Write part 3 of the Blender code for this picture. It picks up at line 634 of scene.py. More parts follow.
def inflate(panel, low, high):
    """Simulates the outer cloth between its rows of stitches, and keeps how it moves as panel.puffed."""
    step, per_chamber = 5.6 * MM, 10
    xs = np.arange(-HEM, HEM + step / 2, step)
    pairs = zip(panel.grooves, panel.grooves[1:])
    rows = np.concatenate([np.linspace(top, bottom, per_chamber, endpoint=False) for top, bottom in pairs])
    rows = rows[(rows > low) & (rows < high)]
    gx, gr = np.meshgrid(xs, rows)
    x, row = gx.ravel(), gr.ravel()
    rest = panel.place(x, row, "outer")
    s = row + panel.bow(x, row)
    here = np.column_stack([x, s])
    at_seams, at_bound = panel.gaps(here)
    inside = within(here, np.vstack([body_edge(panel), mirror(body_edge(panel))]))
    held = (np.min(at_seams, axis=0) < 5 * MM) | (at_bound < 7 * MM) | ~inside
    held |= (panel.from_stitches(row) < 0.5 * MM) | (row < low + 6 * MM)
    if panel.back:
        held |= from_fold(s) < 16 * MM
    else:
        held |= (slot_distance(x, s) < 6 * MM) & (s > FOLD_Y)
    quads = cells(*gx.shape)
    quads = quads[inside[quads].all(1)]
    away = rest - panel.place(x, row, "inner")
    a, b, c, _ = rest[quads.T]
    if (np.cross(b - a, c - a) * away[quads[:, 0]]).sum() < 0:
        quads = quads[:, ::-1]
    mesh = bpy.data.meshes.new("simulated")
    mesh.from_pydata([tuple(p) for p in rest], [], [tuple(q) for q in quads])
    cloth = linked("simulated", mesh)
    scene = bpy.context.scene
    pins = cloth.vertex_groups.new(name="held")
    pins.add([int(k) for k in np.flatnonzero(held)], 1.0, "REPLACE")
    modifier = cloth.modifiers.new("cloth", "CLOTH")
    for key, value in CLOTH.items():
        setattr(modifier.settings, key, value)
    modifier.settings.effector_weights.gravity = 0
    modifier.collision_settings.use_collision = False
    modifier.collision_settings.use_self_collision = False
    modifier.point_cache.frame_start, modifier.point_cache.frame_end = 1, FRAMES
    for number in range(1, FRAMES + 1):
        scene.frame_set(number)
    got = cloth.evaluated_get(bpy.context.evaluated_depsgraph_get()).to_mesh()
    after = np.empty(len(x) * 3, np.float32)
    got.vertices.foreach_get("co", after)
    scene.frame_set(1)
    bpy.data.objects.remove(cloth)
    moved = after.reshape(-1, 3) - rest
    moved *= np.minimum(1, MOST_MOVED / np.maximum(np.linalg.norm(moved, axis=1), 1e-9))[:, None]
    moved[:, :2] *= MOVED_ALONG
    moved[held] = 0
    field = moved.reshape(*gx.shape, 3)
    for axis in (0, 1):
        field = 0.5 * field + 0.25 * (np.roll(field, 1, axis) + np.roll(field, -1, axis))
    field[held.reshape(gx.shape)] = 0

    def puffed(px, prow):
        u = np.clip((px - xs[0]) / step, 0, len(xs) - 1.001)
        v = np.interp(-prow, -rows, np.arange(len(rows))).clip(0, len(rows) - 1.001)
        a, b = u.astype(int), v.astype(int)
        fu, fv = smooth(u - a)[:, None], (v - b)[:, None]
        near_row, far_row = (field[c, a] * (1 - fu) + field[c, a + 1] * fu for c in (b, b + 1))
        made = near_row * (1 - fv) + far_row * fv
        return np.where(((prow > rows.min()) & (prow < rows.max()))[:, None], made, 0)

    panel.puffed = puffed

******

Problem details>
Output all of the material exactly as written.

Full answer>
Write part 3 of the Blender code for this picture. It picks up at line 634 of scene.py. More parts follow.
def inflate(panel, low, high):
    """Simulates the outer cloth between its rows of stitches, and keeps how it moves as panel.puffed."""
    step, per_chamber = 5.6 * MM, 10
    xs = np.arange(-HEM, HEM + step / 2, step)
    pairs = zip(panel.grooves, panel.grooves[1:])
    rows = np.concatenate([np.linspace(top, bottom, per_chamber, endpoint=False) for top, bottom in pairs])
    rows = rows[(rows > low) & (rows < high)]
    gx, gr = np.meshgrid(xs, rows)
    x, row = gx.ravel(), gr.ravel()
    rest = panel.place(x, row, "outer")
    s = row + panel.bow(x, row)
    here = np.column_stack([x, s])
    at_seams, at_bound = panel.gaps(here)
    inside = within(here, np.vstack([body_edge(panel), mirror(body_edge(panel))]))
    held = (np.min(at_seams, axis=0) < 5 * MM) | (at_bound < 7 * MM) | ~inside
    held |= (panel.from_stitches(row) < 0.5 * MM) | (row < low + 6 * MM)
    if panel.back:
        held |= from_fold(s) < 16 * MM
    else:
        held |= (slot_distance(x, s) < 6 * MM) & (s > FOLD_Y)
    quads = cells(*gx.shape)
    quads = quads[inside[quads].all(1)]
    away = rest - panel.place(x, row, "inner")
    a, b, c, _ = rest[quads.T]
    if (np.cross(b - a, c - a) * away[quads[:, 0]]).sum() < 0:
        quads = quads[:, ::-1]
    mesh = bpy.data.meshes.new("simulated")
    mesh.from_pydata([tuple(p) for p in rest], [], [tuple(q) for q in quads])
    cloth = linked("simulated", mesh)
    scene = bpy.context.scene
    pins = cloth.vertex_groups.new(name="held")
    pins.add([int(k) for k in np.flatnonzero(held)], 1.0, "REPLACE")
    modifier = cloth.modifiers.new("cloth", "CLOTH")
    for key, value in CLOTH.items():
        setattr(modifier.settings, key, value)
    modifier.settings.effector_weights.gravity = 0
    modifier.collision_settings.use_collision = False
    modifier.collision_settings.use_self_collision = False
    modifier.point_cache.frame_start, modifier.point_cache.frame_end = 1, FRAMES
    for number in range(1, FRAMES + 1):
        scene.frame_set(number)
    got = cloth.evaluated_get(bpy.context.evaluated_depsgraph_get()).to_mesh()
    after = np.empty(len(x) * 3, np.float32)
    got.vertices.foreach_get("co", after)
    scene.frame_set(1)
    bpy.data.objects.remove(cloth)
    moved = after.reshape(-1, 3) - rest
    moved *= np.minimum(1, MOST_MOVED / np.maximum(np.linalg.norm(moved, axis=1), 1e-9))[:, None]
    moved[:, :2] *= MOVED_ALONG
    moved[held] = 0
    field = moved.reshape(*gx.shape, 3)
    for axis in (0, 1):
        field = 0.5 * field + 0.25 * (np.roll(field, 1, axis) + np.roll(field, -1, axis))
    field[held.reshape(gx.shape)] = 0

    def puffed(px, prow):
        u = np.clip((px - xs[0]) / step, 0, len(xs) - 1.001)
        v = np.interp(-prow, -rows, np.arange(len(rows))).clip(0, len(rows) - 1.001)
        a, b = u.astype(int), v.astype(int)
        fu, fv = smooth(u - a)[:, None], (v - b)[:, None]
        near_row, far_row = (field[c, a] * (1 - fu) + field[c, a + 1] * fu for c in (b, b + 1))
        made = near_row * (1 - fv) + far_row * fv
        return np.where(((prow > rows.min()) & (prow < rows.max()))[:, None], made, 0)

    panel.puffed = puffed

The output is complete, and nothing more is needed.